Soldier Fieldphoto source:  Flickr via Marco Verch

Long before Soldier Field was known for its tradition of honoring American troops, it was originally named Municipal Grant Park Stadium when it opened in 1924. Before it became an NFL stadium it was home to the Notre Dame Fighting Irish (1929) and even the CFL Chicago Owls before the bears came around in 1971.

Since then, it has remained the home of the Chicago Bears, minus one season in 2002 when Soldier field was intensively renovated.

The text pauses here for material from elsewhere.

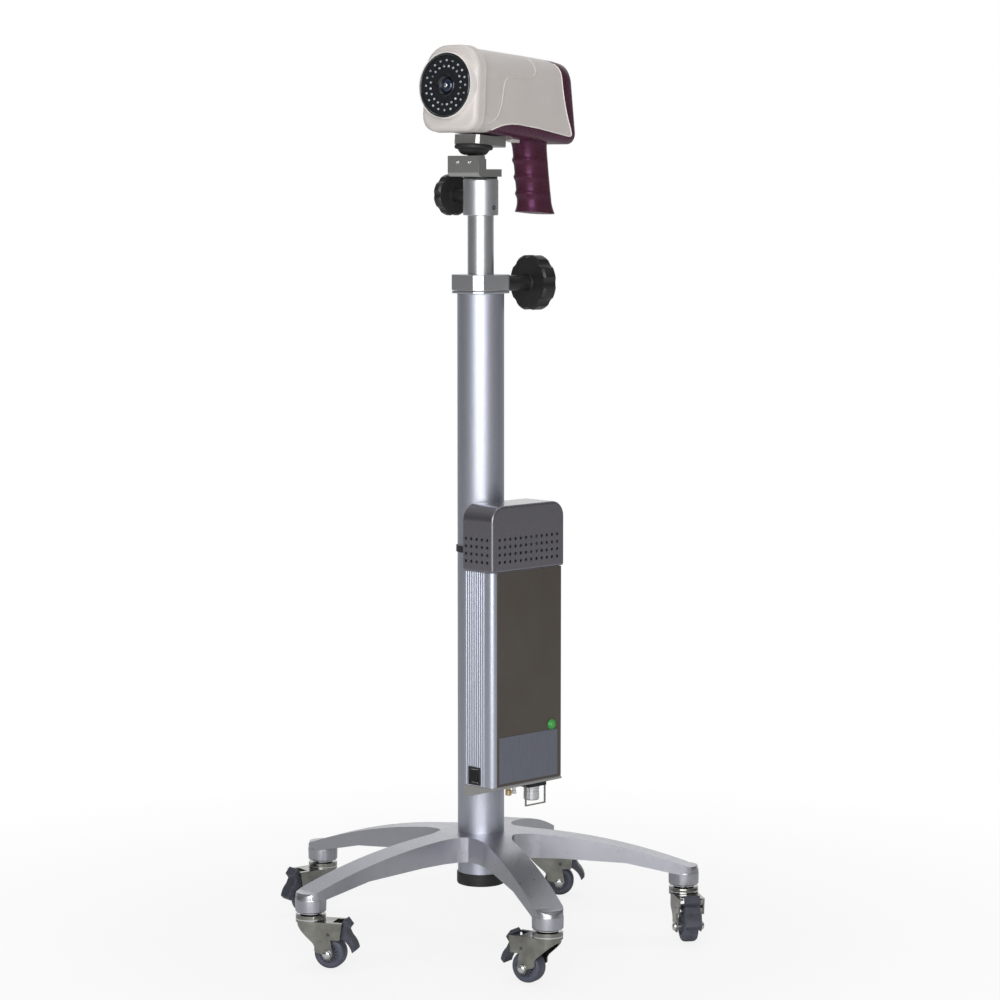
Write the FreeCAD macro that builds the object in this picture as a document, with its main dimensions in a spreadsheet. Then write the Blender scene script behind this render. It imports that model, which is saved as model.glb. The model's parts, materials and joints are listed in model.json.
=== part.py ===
import FreeCAD, Part
import math
import os
import types

import Sketcher

# A video colposcope on a five-legged castor stand. Z is up, the column's axis meets the floor at
# the origin, X points to the right of the stand as it is seen from the front.

# Driving dimensions, in millimetres and degrees
SIZES = {
    # Fits
    "press_gap": 0.02,
    "running_gap": 0.05,
    "loose_gap": 0.3,
    # Column
    "column_radius": 30.0,
    "column_wall": 2.9,
    "column_foot": 84.0,
    "column_top": 837.0,
    "mast_radius": 16.75,
    "mast_wall": 2.5,
    "mast_foot": 440.0,
    "mast_head": 948.0,
    "bush_length": 60.0,
    "piston_length": 40.0,
    "cap_radius": 31.3,
    "cap_drop": 12.0,
    "cap_plug": 12.0,
    "cap_round": 3.0,
    # Star base
    "leg_count": 5.0,
    "leg_reach": 263.5,
    "hub_radius": 46.0,
    "hub_low": 109.0,
    "hub_top": 141.5,
    "leg_root_at": 6.0,
    "leg_root_half": 32.0,
    "leg_half": 19.2,
    "flare_at": 34.0,
    "flare_half": 38.0,
    "flare_end": 77.3,
    "flare_radius": 60.0,
    "leg_top_arc": 757.0,
    "leg_tip_top": 89.6,
    "leg_mid_at": 105.0,
    "leg_mid_low": 107.2,
    "leg_knee_at": 188.0,
    "leg_knee_low": 101.0,
    "leg_tip_low": 79.0,
    "foot_radius": 18.0,
    "foot_low": 70.5,
    # Castors
    "stem_radius": 5.5,
    "stem_top": 90.0,
    "stem_head_radius": 8.5,
    "race_radius": 15.0,
    "race_low": 67.6,
    "cup_radius": 19.0,
    "cup_top": 67.0,
    "fork_top": 60.0,
    "fork_half": 17.0,
    "fork_sheet": 2.2,
    "fork_nose_low": 49.0,
    "fork_slope_at": 12.0,
    "fork_slope_low": 22.0,
    "fork_tail": 46.0,
    "fork_tail_low": 38.5,
    "fork_back_at": 31.0,
    "fork_slot_at": 32.0,
    "lug_radius": 7.5,
    "wheel_radius": 20.0,
    "wheel_half": 10.0,
    "wheel_hub_radius": 6.5,
    "wheel_hub_half": 14.6,
    "wheel_edge": 3.0,
    "trail": 26.6,
    "axle_radius": 3.0,
    "axle_head_radius": 5.5,
    "axle_head": 4.0,
    "brake_at": 28.0,
    "brake_height": 45.2,
    "brake_half": 10.0,
    "brake_eye_radius": 4.5,
    "brake_pin_radius": 2.0,
    "pad_reach": 33.5,
    "pad_low": 23.5,
    "hook_reach": 26.0,
    "hook_top": 19.0,
    "pedal_waist": 21.5,
    "castor_heading_1": -144.0,
    "castor_heading_2": -16.0,
    "castor_heading_3": 148.0,
    "castor_heading_4": -80.0,
    "castor_heading_5": -3.0,
    # Height clamp
    "clamp_half": 31.0,
    "clamp_height": 24.0,
    "clamp_corner": 10.0,
    "clamp_bevel": 2.0,
    "clamp_skirt": 18.0,
    "clamp_yaw": 40.0,
    "height_knob_radius": 36.0,
    "height_knob_at": 89.0,
    "height_knob_thick": 22.0,
    "height_boss_radius": 13.0,
    "height_boss": 18.0,
    "height_stud_radius": 5.0,
    "height_stud_rise": 12.0,
    "lobe_radius": 13.0,
    "lobe_count": 8.0,
    # Upper collar and pan clamp
    "collar_radius": 22.5,
    "collar_skirt": 12.0,
    "collar_rise": 34.0,
    "washer_thick": 3.0,
    "spigot_radius": 8.0,
    "spigot_gap": 2.0,
    "pan_yaw": 232.2,
    "pan_knob_yaw": 128.0,
    "pan_knob_radius": 27.0,
    "pan_knob_at": 60.0,
    "pan_knob_thick": 15.0,
    "pan_boss_radius": 9.0,
    "pan_boss": 14.0,
    "pan_stud_radius": 3.0,
    "pan_stud_rise": 14.0,
    "pan_lobe_radius": 9.5,
    # Angle bracket
    "bracket_front": 36.0,
    "bracket_back": -11.5,
    "bracket_half": 25.0,
    "bracket_foot": 9.5,
    "bracket_plate": 13.0,
    "bracket_height": 26.5,
    "bracket_bend": 6.0,
    "bracket_screw_pitch": 19.0,
    "bracket_screw_rise": 18.5,
    "bracket_screw_radius": 2.8,
    # Tilt joint
    "head_pitch": 4.5,
    "pivot_forward": 15.9,
    "pivot_rise": 18.1,
    "block_half": 14.0,
    "block_back": 9.5,
    "block_rise": 4.5,
    "slot_half": 5.0,
    "tongue_radius": 5.6,
    "pivot_pin_radius": 3.0,
    "bowl_low": 9.2,
    "bowl_low_radius": 14.0,
    "bowl_top": 16.0,
    "bowl_top_radius": 20.0,
    "disc_radius": 24.5,
    "disc_rim": 6.3,
    "plate_low": 22.3,
    "plate_thick": 12.0,
    "plate_front": 18.0,
    "plate_back": 44.0,
    "plate_half": 20.5,
    "plate_chamfer": 4.0,
    # Camera head
    "shell_wall": 2.6,
    "hood_front": 46.5,
    "hood_back": 20.0,
    "hood_half": 44.0,
    "hood_low": 34.6,
    "hood_top": 143.3,
    "hood_top_round": 34.0,
    "hood_low_round": 20.0,
    "hood_lip": 4.5,
    "hood_step": 1.8,
    "back_half": 36.0,
    "back_at": 132.0,
    "back_end": 162.5,
    "back_lean": 12.5,
    "back_low": 38.4,
    "back_top": 143.0,
    "back_top_round": 22.0,
    "back_low_round": 14.0,
    "back_round": 16.5,
    "seam_front": 14.0,
    "seam_rise": 18.6,
    "seam_crest_at": 47.0,
    "seam_back_at": 160.0,
    "seam_back_rise": 10.0,
    "seam_top_at": 131.0,
    "seam_top_drop": 15.0,
    "seam_front_radius": 50.0,
    "seam_crest_radius": 150.0,
    "seam_back_radius": 190.0,
    "seat_front": 8.0,
    "lens_height": 90.0,
    "bezel_radius": 40.3,
    "bezel_front": 55.5,
    "bezel_back": 36.0,
    "bezel_wall": 2.3,
    "rim_radius": 42.6,
    "rim_front": 48.5,
    "board_front": 53.0,
    "board_thick": 3.0,
    "lamp_count": 20.0,
    "lamp_radius": 2.4,
    "lamp_rise": 2.2,
    "outer_lamp_circle": 31.5,
    "inner_lamp_circle": 24.0,
    "barrel_radius": 14.0,
    "barrel_front": 54.0,
    "barrel_back": -6.0,
    "barrel_wall": 2.0,
    "glass_thick": 4.0,
    "camera_half": 19.0,
    "camera_length": 52.0,
    # Grip and trigger
    "grip_top_at": 113.0,
    "grip_rake": 13.0,
    "grip_length": 94.0,
    "grip_depth": 52.0,
    "grip_width": 36.0,
    "grip_groove": 3.6,
    "grip_flare": 4.5,
    "trigger_reach": 16.0,
    "trigger_half": 5.5,
    "trigger_height": 9.0,
    "trigger_travel": 2.5,
    # Control box
    "case_yaw": 45.0,
    "case_gap": 1.8,
    "case_width": 127.0,
    "case_depth": 52.0,
    "case_foot": 214.6,
    "case_top": 489.0,
    "case_wall": 2.5,
    "case_corner": 8.0,
    "rib_count": 9.0,
    "rib_pitch": 3.6,
    "rib_cut": 1.6,
    "rib_depth": 0.9,
    "panel_width": 104.0,
    "panel_thick": 1.5,
    "vent_height": 84.0,
    "vent_stand": 2.0,
    "vent_round": 20.0,
    "vent_wall": 2.5,
    "base_knee_at": 40.0,
    "base_knee_drop": 15.2,
    "base_back_drop": 11.4,
    "base_front_drop": 2.6,
    "base_wall": 2.5,
    "base_plug": 2.4,
    "board_at": 30.0,
    "pcb_thick": 1.6,
    "pcb_height": 190.0,
    "vent_pitch": 9.5,
    "vent_hole": 3.3,
    "vent_first_rise": 13.0,
    "vent_columns": 12.0,
    "vent_side_columns": 5.0,
    "vent_rows": 4.0,
    "strap_rise": 21.0,
    "strap_half": 4.0,
    "rail_half": 11.0,
    "rail_inset": 22.0,
    "switch_width": 20.0,
    "switch_height": 23.0,
    "switch_at": 52.0,
    "switch_rise": 13.0,
    "switch_depth": 16.0,
    "bezel_lip": 1.2,
    "rocker_gap": 0.35,
    "inlet_at": 36.0,
    "inlet_row": 56.0,
    "inlet_half": 16.0,
    "inlet_side": 11.5,
    "inlet_drop": 11.9,
    "socket_radius": 8.8,
    "socket_drop": 18.4,
    "bail_wire": 0.9,
    "bail_half": 17.6,
    "bail_pin_radius": 1.2,
    "bail_pin": 3.0,
    "bail_reach": 25.0,
    "bail_row": 63.0,
    "bail_drop": 1.5,
    "post_at": -20.5,
    "post_row": 70.0,
    "post_radius": 3.9,
    "post_drop": 15.8,
    "terminal_at": -10.5,
    "terminal_radius": 3.2,
}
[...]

It is expected to continue being used for quite some time.

Interesting Facts:

  • Has the third-lowest capacity in the NFL (61,500).
  • Was recently remodeled in 2002 but still sits on original foundations.
  • Built in 1924, but not used by the Bears until 1971.
  • Was home to then-NFL team Chicago Cardinals in 1959.

1. Los Angeles Memorial Coliseum

Year: 1923
City:  Los Angeles
State:  California, USA
Team:  Los Angeles Rams

Los Angeles Memorial Coliseumphoto source:  Wikimedia Commons

This stadium has quite the history and dates all the way back to the dawn of the NFL. Los Angeles Memorial Coliseum may not be as elaborate as some of the other home fields that are used by other NFL teams, but it has the seating capacity that can compete with all but one other field.

Interesting Facts:

  • Seats 93,000 which is the second highest capacity in the NFL.
  • Also hosts the USC Trojans
  • Once hosted the then Los Angeles Raiders (1982 – 1994) Los Angeles Chargers (1960) and now the Rams.
    • Three different franchises.
    • The Los Angeles Rams had made this their home from 1946 to 1979.
  • Was the UCLA Bruins’ home field until 1981.